O GLOBO
— Se o clima fosse um banco eles já o teriam salvo.
(Hugo Chávez, presidente da Venezuela, sobre a reunião de Copenhague)
Tudo bem que a eleição de Dilma Rousseff para presidente da República dependa acima de tudo da capacidade de Lula de transferir votos para ela. Haverá transferência. O que ninguém sabe é se será suficiente.
Mas convenhamos: Dilma tem de fazer sua parte.
Foi um fiasco, por exemplo, seu desempenho na conferência sobre o clima em Copenhague.
Que melhor cenário poderia ter sido montado para Dilma desfilar como apóstola da preservação do meio ambiente? Apóstola seria um exagero. A senadora Marina Silva (PV-AC) é quem tem jeito de apóstola.

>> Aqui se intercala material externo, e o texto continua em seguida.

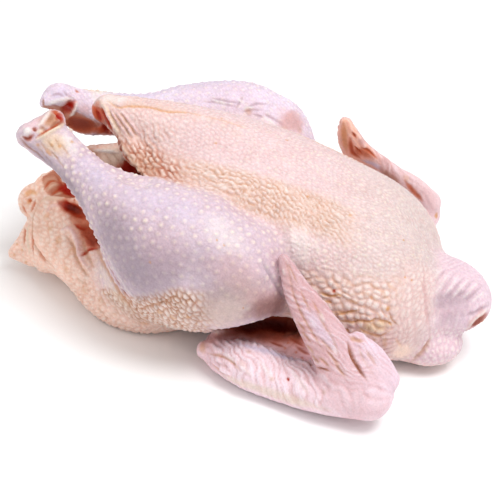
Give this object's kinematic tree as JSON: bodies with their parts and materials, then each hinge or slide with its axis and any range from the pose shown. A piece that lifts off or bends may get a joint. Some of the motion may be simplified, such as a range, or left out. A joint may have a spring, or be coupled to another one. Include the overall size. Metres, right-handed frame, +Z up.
{
  "type": "whole raw chicken",
  "caption": "Whole raw plucked chicken lying on its back, legs drawn up towards the tail and wings folded at the sides, with an open body cavity.",
  "frame": {"origin": "centre of the footprint box, on the surface the bird lies on", "axes": "+X from tail to neck, +Y to the bird's right side, +Z up through the breast"},
  "size_m": [0.262, 0.2072, 0.1068],
  "materials": {
    "skin": "moist satin raw poultry skin, pale pink to peach"
  },
  "bodies": {
    "root": {"chicken": "skin"}
  },
  "joints": []
}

Desafetos apontam Dilma como adepta do desenvolvimento a qualquer preço — o que é um exagero.
Copenhague foi uma oportunidade desperdiçada por ela.
Primeiro trombou com o ministro Carlos Minc, do Meio Ambiente. Desautorizou uma declaração dele que em nada criaria embaraços para a posição do Brasil na conferência.
Em seguida trombou com Marina e o governador José Serra (PSDB).
Os dois propuseram que o Brasil doasse um bilhão de dólares para a criação de um fundo internacional de financiamento de medidas de adaptação e redução de emissões de gases nos países pobres.
Dilma rebateu a proposta sem pensar que ficaria mal na foto: “Um bilhão de dólares não faz nem cosquinha”.
Mais tarde provou o remédio amargo que empurrara goela abaixo de Minc — acabou desautorizada por Lula.
Ao pedir aos países desenvolvidos que se comprometessem com metas concretas de defesa do meio ambiente, Lula disse que o Brasil estava disposto, sim, a doar dinheiro para o tal fundo.
E ainda houve o que muitos atribuíram a um ato falho de Dilma. Em uma de suas intervenções antes que Lula chegasse a Copenhague, Dilma afirmou em discurso por escrito: “O meio ambiente é, sem dúvida nenhuma, uma ameaça ao desenvolvimento sustentável”.
Pobre redator do discurso.
Da forma como a frase foi construída é improvável que ele tenha escrito: “O meio ambiente não é, sem dúvida nenhuma, uma ameaça ao desenvolvimento sustentável”. Nesse caso, o “sem dúvida nenhuma” teria sido extirpado em favor da clareza. Dilma leu o que foi escrito.
Culpa não lhe cabe.
Coube-lhe o desgaste pela trapalhada. Sorte dela que não tenham vazado durante o encontro inconfidências cometidas por seus próprios assessores. O desgaste teria sido ainda maior. Dilma cobrou do governo da Dinamarca tratamento conferido apenas a chefes de Estado.
Não obteve.
Ao desembarcar, pretendia entrar direto em um carro e se mandar do aeroporto. Não conseguiu. Estava disposta a driblar detectores de metal.
Não conseguiu. Exigiu que lhe servissem comida especial — conseguiu. Requisitou para uso exclusivo uma copiadora capaz de imprimir a cor — conseguiu também.
Distante dos marqueteiros, por sua própria conta e risco, Dilma foi Dilma em estado puro.
Talvez tenha sido mais feliz assim. Recentemente, ela admitiu que cansou de ouvir conselhos para mudar determinados traços do seu temperamento.
Decidira não tentar mais parecer com o que não é.
A simpatia não é o seu forte.
Por que penar para ser simpática? Quem convive com ela a reconhece como uma executiva eficiente e talentosa, embora centralizadora.
E na maioria das vezes ríspida com seus subordinados.
Gosta de mandar — um ponto positivo para quem aspira ao cargo mais importante do país. E não gosta de ser contrariada.
Ora bolas! Por que fazer de conta que a dama de ferro esconde uma espécie de Dilminha paz e amor? Lula é quem domina a requintada arte de se comportar como um camaleão.
É grosseiro em particular com os que o cercam.
Em público é doce com eles.
Em particular diz muitos palavrões.
Só falou merda uma vez em público.
Políticos são atores — Dilma sabe. Falam em campanha o que a distinta plateia quer ouvir — Dilma sabe. E não dão um passo sem pesquisar antes seus efeitos — Dilma sabe. Portanto, ou ela segue as regras ou perde de véspera.
Lula ainda não chegou ao ponto de operar milagres.